The division model operates in image coordinates. This means that the distortion model is applied after the multiplication by the focal length so the scale of the polynomial is dependent on the focal length.

And now the OpenCV model:

$$\begin{aligned} & r_\theta = \sqrt{x^2 + y^2} \\ & \theta = \arctan(r_\theta) \\ & \theta_d = \theta \left(1 + k_1 \theta^2 + k_2 \theta^4 + k_3 \theta^6 + k_4 \theta^8\right) \\ & s(r_\theta) = \frac{\theta_d}{r_\theta} \\ \\ & u' = s(r_\theta) x f + c_x \\ & v' = s(r_\theta) y f + c_y \end{aligned}$$

What do we notice about the OpenCV model?

The OpenCV model is a distortion model; it is a generative model where the coefficients of the model describe a polynomial that is used to distort rays of light that would otherwise be modeled as projecting onto an image plane as in the pinhole model.
The OpenCV model operates in normalized image coordinates. This means that the distortion model is applied before multiplication by the focal length so the scale of the polynomial is not dependent on the focal length.

The first thing to do that will make things a lot easier when converting one to the other is to assume that we have centred our image at the principal distortion point, $(c_x, c_y) = (0, 0)$.

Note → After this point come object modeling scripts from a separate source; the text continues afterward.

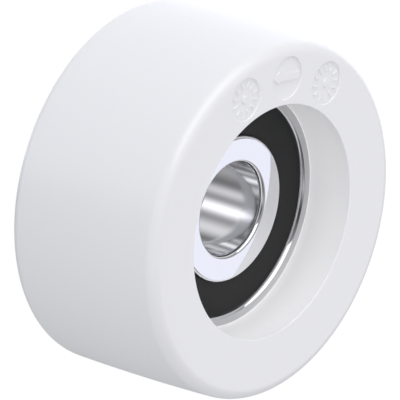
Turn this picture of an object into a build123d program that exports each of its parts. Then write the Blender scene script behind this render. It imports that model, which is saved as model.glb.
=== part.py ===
from build123d import *
import os
from math import cos, radians, sin, sqrt

# A conveyor roller: a soft tread moulded over a hard hub, on one sealed ball bearing.
# Sizes are in millimetres. The roller stands on its rear end face, with its origin at
# the middle of that face, and +Z runs along the axis to the front face.

# Tread
tread_diameter = 49.2  # over the crown, at mid-width
roller_width = 24.8
crown_rise = 0.22  # mid-width over the ends
shoulder_radius = 1.6
face_wrap = 1.0  # tread over each end of the hub
wall_ratio = 1.15  # tread's wall, from the hub's teeth to the crown, over the hub's wall

# Round pockets in the front face, where a moulding tool holds its marking inserts
mark_count = 3
mark_spacing = 25.0  # degrees
mark_turn = 91.0  # the middle pocket's direction, in degrees from +X
mark_depth = 0.25
mark_margin_in = 0.75  # to the recess
mark_margin_out = 0.05  # to the shoulder

# Bearing, 12.7 x 32 x 10
bearing_bore = 12.7
bearing_diameter = 32.0
bearing_width = 10.0
bore_corner = 0.4
inner_corner = 0.42
outer_corner = 0.1
ring_face = 1.06  # width of the outer ring's flat end
mouth_slope = 0.29  # how far the outer ring's mouth narrows down to the seal

# Balls and raceways
ball_count = 8
ball_diameter = 5.556
ball_play = 0.02  # ball to each raceway
raceway_ratio = 0.52  # groove radius over ball diameter
pitch_shift = 0.425  # ball circle outside the middle of the rings' section
shoulder_offset = 1.6  # ball circle to each ring's shoulder

# Riveted ribbon cage
cage_wall = 0.4
cage_half_band = 1.0  # radially, each side of the ball circle
pocket_play = 0.06
rivet_radius = 0.4
rivet_head_radius = 0.75
rivet_head_height = 0.3

# Seals, rubber moulded on a steel washer
seal_depth = 0.64  # below the rings' end faces
seal_thickness = 0.74
seal_groove = 0.3  # the outer ring's groove behind its mouth
groove_slope = 0.2  # end of the groove's slope, as a fraction of the seal's thickness
groove_floor = 0.55  # end of its floor, the same way
groove_end = 0.8
seal_lip_gap = 0.05  # to the inner ring, which turns against it
washer_wall = 0.3
washer_margin = 0.6  # rubber beyond each edge of the washer

# Hub
front_recess = 6.9  # front face to bearing
stop_height = 1.6  # shoulder behind the bearing
recess_relief = 0.05  # recess wide of the press seat, all round
tooth_height = 1.1
tooth_count = 14
tooth_gap = 3.2  # between two teeth of a row
row_width = 3.6
row_count = 4

same_size = 0.01  # widest error when an edge is picked by its size or place

# Worked out from the sizes above
tread_radius = tread_diameter / 2
end_radius = tread_radius - crown_rise
ring_radius = bearing_diameter / 2
bore_radius = bearing_bore / 2
half_width = bearing_width / 2
bearing_front = roller_width - front_recess
bearing_rear = bearing_front - bearing_width
bearing_middle = bearing_front - half_width
recess_radius = ring_radius + recess_relief
rear_bore_radius = ring_radius - stop_height
hub_wall = (tread_radius - ring_radius) / (1 + wall_ratio)
hub_radius = ring_radius + hub_wall
web_radius = hub_radius - tooth_height
hub_top = roller_width - face_wrap

ball_radius = ball_diameter / 2
pitch_radius = (bore_radius + ring_radius) / 2 + pitch_shift
inner_shoulder = pitch_radius - shoulder_offset
outer_shoulder = pitch_radius + shoulder_offset
groove_radius = raceway_ratio * ball_diameter
inner_track = pitch_radius - ball_radius - ball_play
outer_track = pitch_radius + ball_radius + ball_play
groove_offset = groove_radius - (ball_radius + ball_play)
groove_half = sqrt(groove_radius**2 - (shoulder_offset + groove_offset) ** 2)

seal_front_z = half_width - seal_depth
seal_back_z = seal_front_z - seal_thickness
mouth_radius = ring_radius - ring_face
seal_radius = mouth_radius - mouth_slope

# The seal's rim and the ring's groove share these points, from the mouth to the step.
rim = [
    (seal_radius, seal_front_z),
    (seal_radius + seal_groove, seal_front_z - groove_slope * seal_thickness),
    (seal_radius + seal_groove, seal_front_z - groove_floor * seal_thickness),
    (seal_radius, seal_front_z - groove_end * seal_thickness),
    (seal_radius, seal_back_z),
]


# The same outline on the bearing's other side, in the opposite order
def flipped(points):
    return [(r, -z) for r, z in reversed(points)]


bearing_plane = Plane.XY.offset(bearing_middle)
bearing_section = Plane(origin=(0, 0, bearing_middle), x_dir=(1, 0, 0), z_dir=(0, -1, 0))

os.makedirs("parts", exist_ok=True)

# Hub: a moulded sleeve with a seat and a stop for the bearing. Its rows of teeth stand
# half a pitch apart, so that the tread can neither turn nor slide on it.
with BuildPart() as hub_core:
    with BuildSketch(Plane.XZ):
        with BuildLine():
            Polyline(
                (rear_bore_radius, face_wrap),
                (web_radius, face_wrap),
                (web_radius, hub_top),
                (recess_radius, hub_top),
                (recess_radius, bearing_front),
                (ring_radius, bearing_front),
                (ring_radius, bearing_rear),
                (rear_bore_radius, bearing_rear),
                close=True,
            )
        make_face()
    revolve(axis=Axis.Z)
    row_pitch = (hub_top - face_wrap - row_width) / (row_count - 1)
    for row in range(row_count):
        with BuildSketch(Plane.XY.offset(face_wrap + row * row_pitch)):
            Circle(hub_radius)
            Circle(web_radius, mode=Mode.SUBTRACT)
            half_step = 180 / tooth_count * (row % 2)
            with PolarLocations(hub_radius, tooth_count, start_angle=half_step):
                Rectangle(4 * tooth_height, tooth_gap, mode=Mode.SUBTRACT)
        extrude(amount=row_width)
hub_core.part.label = "hub_core"
export_step(hub_core.part, "parts/hub_core.step")

# Tread: crowned, moulded over the hub and both its ends, flush with its bores
with BuildPart() as tread:
    with BuildSketch(Plane.XZ):
        with BuildLine():
            Line((rear_bore_radius, 0), (end_radius, 0))
            ThreePointArc(
                (end_radius, 0),
                (tread_radius, roller_width / 2),
                (end_radius, roller_width),
            )
            Polyline(
                (end_radius, roller_width),
                (recess_radius, roller_width),
                (recess_radius, bearing_front),
                (rear_bore_radius, bearing_front),
                (rear_bore_radius, 0),
            )
        make_face()
    revolve(axis=Axis.Z)
    shoulders = tread.edges().filter_by(GeomType.CIRCLE)
    fillet([e for e in shoulders if abs(e.radius - end_radius) < same_size], radius=shoulder_radius)
    add(hub_core.part, mode=Mode.SUBTRACT)
    with BuildSketch(Plane.XY.offset(bearing_rear)):
        Circle(ring_radius)
    extrude(amount=bearing_width, mode=Mode.SUBTRACT)
    mark_radius = (end_radius - shoulder_radius - mark_margin_out - recess_radius - mark_margin_in) / 2
    mark_circle = recess_radius + mark_margin_in + mark_radius
    first_mark = mark_turn - mark_spacing * (mark_count - 1) / 2
    with BuildSketch(Plane.XY.offset(roller_width)):
        with PolarLocations(
            mark_circle, mark_count, start_angle=first_mark,
            angular_range=mark_spacing * (mark_count - 1), endpoint=True,
        ):
            Circle(mark_radius)
    extrude(amount=-mark_depth, mode=Mode.SUBTRACT)
tread.part.label = "tread"
export_step(tread.part, "parts/tread.step")

# Outer ring: raceway, two shoulders, and a groove behind each mouth for a seal's rim
outer_mouth = [
    (ring_radius, half_width - outer_corner),
    (ring_radius - outer_corner, half_width),
    (mouth_radius, half_width),
    *rim,
    (outer_shoulder, seal_back_z),
    (outer_shoulder, groove_half),
]
with BuildPart() as outer_ring:
    with BuildSketch(bearing_section):
        with BuildLine():
            Polyline(*outer_mouth)
            ThreePointArc(
                (outer_shoulder, groove_half), (outer_track, 0), (outer_shoulder, -groove_half)
            )
            Polyline(*flipped(outer_mouth))
            Line((ring_radius, outer_corner - half_width), (ring_radius, half_width - outer_corner))
        make_face()
    revolve(axis=Axis.Z)
outer_ring.part.label = "outer_ring"
export_step(outer_ring.part, "parts/outer_ring.step")

# Inner ring: held on the axle, with rounded corners at the bore and at the shoulders
with BuildPart() as inner_ring:
    with BuildSketch(bearing_section):
        with BuildLine():
            Polyline(
                (inner_shoulder, -groove_half),
                (inner_shoulder, -half_width),
                (bore_radius, -half_width),
                (bore_radius, half_width),
                (inner_shoulder, half_width),
                (inner_shoulder, groove_half),
            )
            ThreePointArc(
                (inner_shoulder, groove_half), (inner_track, 0), (inner_shoulder, -groove_half)
            )
        make_face()
    revolve(axis=Axis.Z)
    ends = inner_ring.edges().filter_by(GeomType.CIRCLE)
    ends = [e for e in ends if abs(abs(e.center().Z - bearing_middle) - half_width) < same_size]
    fillet([e for e in ends if e.radius < bore_radius + same_size], radius=bore_corner)
    ends = inner_ring.edges().filter_by(GeomType.CIRCLE)
    fillet([e for e in ends if abs(e.radius - inner_shoulder) < same_size
            and abs(abs(e.center().Z - bearing_middle) - half_width) < same_size], radius=inner_corner)
inner_ring.part.label = "inner_ring"
export_step(inner_ring.part, "parts/inner_ring.step")

# Balls
ball_step = 360 / ball_count
for number in range(ball_count):
    turn = radians(number * ball_step)
    with BuildPart(bearing_plane) as ball:
        with Locations((pitch_radius * cos(turn), pitch_radius * sin(turn))):
            Sphere(ball_radius)
    ball.part.label = f"ball_{number + 1}"
    export_step(ball.part, f"parts/{ball.part.label}.step")

# Cage: two pressed ribbons, domed over the balls and flat where their rivets pass
pocket_radius = ball_radius + pocket_play
with BuildPart(bearing_plane) as cage_front:
    Cylinder(
        pitch_radius + cage_half_band, cage_wall, align=(Align.CENTER, Align.CENTER, Align.MIN)
    )
    with PolarLocations(pitch_radius, ball_count):
        Sphere(pocket_radius + cage_wall)
    with BuildSketch(bearing_plane):
        Circle(pitch_radius + cage_half_band)
        Circle(pitch_radius - cage_half_band, mode=Mode.SUBTRACT)
    extrude(amount=pocket_radius + 2 * cage_wall, mode=Mode.INTERSECT)
    with PolarLocations(pitch_radius, ball_count):
        Sphere(pocket_radius, mode=Mode.SUBTRACT)
    with PolarLocations(pitch_radius, ball_count, start_angle=ball_step / 2):
        Cylinder(rivet_radius, 4 * cage_wall, mode=Mode.SUBTRACT)
cage_front.part.label = "cage_front"
export_step(cage_front.part, "parts/cage_front.step")

with BuildPart() as cage_rear:
    mirror(cage_front.part, about=bearing_plane)
cage_rear.part.label = "cage_rear"
export_step(cage_rear.part, "parts/cage_rear.step")

with BuildPart(bearing_plane) as cage_rivets:
    with PolarLocations(pitch_radius, ball_count, start_angle=ball_step / 2):
        Cylinder(rivet_radius, 2 * cage_wall)
        with Locations((0, 0, cage_wall)):
            Cone(
                rivet_head_radius,
                rivet_head_radius - rivet_head_height,
                rivet_head_height,
                align=(Align.CENTER, Align.CENTER, Align.MIN),
            )
        with Locations((0, 0, -cage_wall)):
            Cone(
                rivet_head_radius - rivet_head_height,
                rivet_head_radius,
                rivet_head_height,
                align=(Align.CENTER, Align.CENTER, Align.MAX),
            )
cage_rivets.part.label = "cage_rivets"
export_step(cage_rivets.part, "parts/cage_rivets.step")

# Seals: the rubber fills the outer ring's groove, and its lip runs close to the inner ring
lip_radius = inner_shoulder + seal_lip_gap
washer_inner = lip_radius + washer_margin
washer_outer = seal_radius - washer_margin
washer_top = seal_back_z + washer_wall
with BuildPart(bearing_plane) as seal_front:
    with BuildSketch(bearing_section):
        with BuildLine():
            Polyline(
                *rim,
                (washer_outer, seal_back_z),
                (washer_outer, washer_top),
                (washer_inner, washer_top),
                (washer_inner, seal_back_z),
                (lip_radius + washer_wall, seal_back_z),
                (lip_radius, washer_top),
                (lip_radius, seal_front_z),
                close=True,
            )
        make_face()
    revolve(axis=Axis.Z)
with BuildPart() as seal_front_washer:
    with BuildSketch(bearing_plane.offset(seal_back_z)):
        Circle(washer_outer)
        Circle(washer_inner, mode=Mode.SUBTRACT)
    extrude(amount=washer_wall)

seals = {"seal_front": seal_front.part, "seal_front_washer": seal_front_washer.part}
for name, shape in seals.items():
    with BuildPart() as rear:
        mirror(shape, about=bearing_plane)
    rear.part.label = name.replace("front", "rear")
    export_step(rear.part, f"parts/{rear.part.label}.step")
    shape.label = name
    export_step(shape, f"parts/{name}.step")
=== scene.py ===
from math import acos, asin, ceil, cos, degrees, pi, radians, sin, sqrt, tan

import bmesh
import bpy
from mathutils import Matrix, Quaternion, Vector


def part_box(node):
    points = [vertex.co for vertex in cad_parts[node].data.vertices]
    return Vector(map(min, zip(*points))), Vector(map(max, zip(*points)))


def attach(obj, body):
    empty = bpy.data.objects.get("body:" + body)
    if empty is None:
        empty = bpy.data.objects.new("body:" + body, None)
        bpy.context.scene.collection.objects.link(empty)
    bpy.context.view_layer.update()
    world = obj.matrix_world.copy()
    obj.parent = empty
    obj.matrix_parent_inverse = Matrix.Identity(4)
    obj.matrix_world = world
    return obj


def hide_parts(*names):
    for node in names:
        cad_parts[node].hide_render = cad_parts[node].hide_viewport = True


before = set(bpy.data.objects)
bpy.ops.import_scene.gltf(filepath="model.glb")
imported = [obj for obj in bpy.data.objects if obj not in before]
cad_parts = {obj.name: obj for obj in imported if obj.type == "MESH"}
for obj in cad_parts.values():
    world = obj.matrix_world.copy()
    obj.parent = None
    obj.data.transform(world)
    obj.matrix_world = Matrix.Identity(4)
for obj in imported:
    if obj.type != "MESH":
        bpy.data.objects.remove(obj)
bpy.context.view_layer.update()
mm = 0.001  # the pieces' sizes below are in millimetres, and angles in degrees

# Heights along the axis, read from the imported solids
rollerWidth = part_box("tread")[1].z / mm
ringRear, ringFront = (corner.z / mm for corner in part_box("outer_ring"))
ringMiddle = (ringRear + ringFront) / 2
print("frame loaded:", len(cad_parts), "nodes")


# Turns an sRGB colour, given as hex digits, into linear light
def linearColour(hexText):
    parts = [int(hexText[i:i + 2], 16) / 255 for i in (0, 2, 4)]
    return [p / 12.92 if p <= 0.04045 else ((p + 0.055) / 1.055) ** 2.4 for p in parts] + [1.0]


# Adds a node with its settings; each input is a value or the socket that feeds it
def addNode(tree, kind, inputs=None, **settings):
    node = tree.nodes.new(kind)
    for name, value in settings.items():
        setattr(node, name, value)
    for place, source in (inputs or {}).items():
        if isinstance(source, bpy.types.NodeSocket):
            tree.links.new(source, node.inputs[place])
        else:
            node.inputs[place].default_value = source
    return node


# The camera stands where the photograph was taken from, square on with no perspective
camera = {
    "axisFromView": 53.45,  # degrees between the roller's axis and the line of sight
    "axisBelowLevel": 17.46,  # the front end points right and this far down
    "azimuth": 162.54,  # where the camera stands round the axis, from +X
    "pixelsPerMm": 7.574,
    "frontCentre": (272.1, 222.1),  # the front face's centre in the 400-pixel picture
    "pictureSize": 400,
    "distance": 0.4, "nearest": 0.01, "farthest": 10,  # metres
}


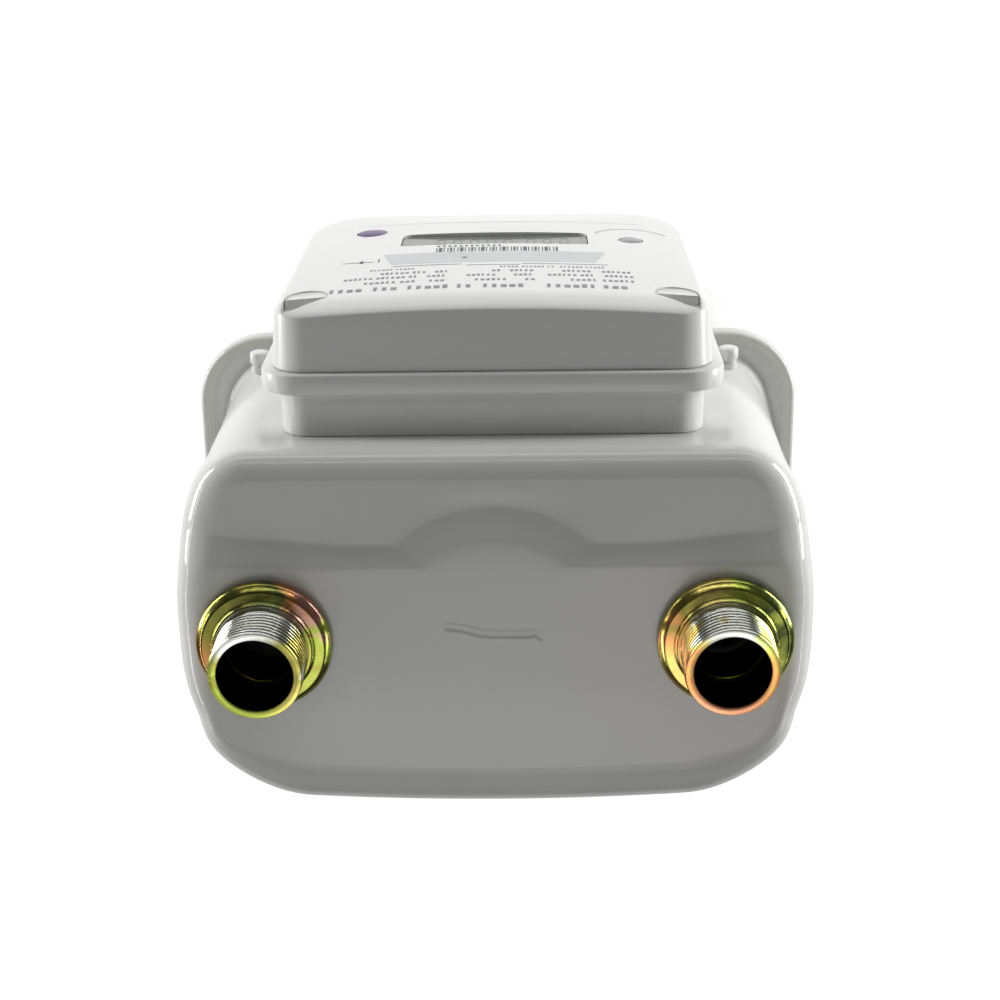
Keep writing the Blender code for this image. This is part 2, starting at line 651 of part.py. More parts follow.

We then need to link the two models in terms of a single one of $r$ or $r_\theta$. Let's start with the OpenCV model:

$$\begin{aligned} & r_\theta^2 = x^2 + y^2 \\ & r^2 = u'^2 + v'^2 \\ & u' = s(r_\theta) x f \\ & v' = s(r_\theta) y f \\ & r^2 = \left(s(r_\theta) x f\right)^2 + \left(s(r_\theta) y f\right)^2 \\ & = f^2 s(r_\theta)^2 (x^2 + y^2) \\ & = f^2 s(r_\theta)^2 r_\theta^2 \\ \\ & r = f s(r_\theta) r_\theta \end{aligned}$$

We can then also consider the division model:

$$\begin{aligned} & r = \sqrt{u'^2 + v'^2} \\ & d(r) = \frac{1} {(1 + d_1 r^2 + d_2 r^4)} \\ & u = d(r) u' \\ & v = d(r) v' \\ & u^2 + v^2 = d(r)^2 (u'^2 + v'^2) \\ \\ & x f = u \\ & y f = v \\ & u^2 + v^2 = f^2 (x^2 + y^2) \\ \\ & f^2 (x^2 + y^2) = d(r)^2 (u'^2 + v'^2) \\ & f^2 r_\theta^2 = d(r)^2 r^2 \\ & r_\theta^2 = d(r)^2 r^2 / f^2 \\ & r_\theta = d(r) r / f \end{aligned}$$

Substituting $r_\theta = d(r) r / f$ into $r = f s(r_\theta) r_\theta$ we get:

$$\begin{aligned} & r = \frac{f s \left( d(r) r / f \right) d(r) r}{ f} \\ & r = s \left( d(r) r / f \right) d(r) r \\ & r \left( s \left( d(r) r / f \right) d(r) - 1 \right) = 0 \\ & s \left( d(r) r / f \right) d(r) - 1 = 0 \\ & s \left( d(r) r / f \right) = \frac{1} {d(r)} \end{aligned}$$

This gives us a cost function. We can compute $d(r)$ for a range of $r$ values and then use a non-linear optimization algorithm to find the values of $k_i$ that minimize the cost function.

This is what the code would look like to do this:

                

def match_opencv_distortion_to_undistortion_model(undistortion_model: Callable, max_r: float):
    """
    Implements fitting s() using the equation:
    s(d(r) * r / f) = 1 / d(r) 
    """
    r_array = np.linspace(1.0, max_r, 4000)
    d = np.array([undistortion_model(r) for r in r_array])
    def cost_function(k_array):
        k1, k2, k3, k4 = k_array
        sumout = 0.0
        for i, r in enumerate(r_array):
            r_theta = d[i] * r / DEFAULT_OPENCV_FOCAL_LENGTH
            sumout += (1.0 / d[i] - opencv_fisheye_polynomial(r_theta, k1, k2, k3, k4, opencv_focal_length=1.0))**2
        return sumout
    k0 = [0.0, 0.0, 0.0, 0.0]
    res = minimize(
        cost_function,
        k0,
        method='l-bfgs-b',
        options={'ftol': 1e-10, 'disp': False, 'maxiter': 10000},
    )
    print(res)
    return res.x

We could of course decide to go the other way, given an OpenCV model we could compute $d(r)$ by some more gentle algebra manipulation:

$$\begin{aligned} & r_\theta = d(r) r / f \\ & r = f s(r_\theta) r_\theta \\ & r_\theta = d\left( f s(r_\theta) r_\theta \right) s(r_\theta) r_\theta \end{aligned}$$

This gives us a cost function. We can compute $s(r_\theta)$ for a range of $r_\theta$ values and then use a non-linear optimization algorithm to find the values of $d_i$ that minimize the cost function.

Conclusion and Code

In this blog post we have looked at how to estimate lens distortion using straight lines in an image. We have seen how the Radon and Hough transform can be used to detect lines in an image and we have analysed a production system for carrying out lens distortion using straight lines only. If you would like to play around with the code I have added some pybindings to the original C++ code and it is all available on my GitHub.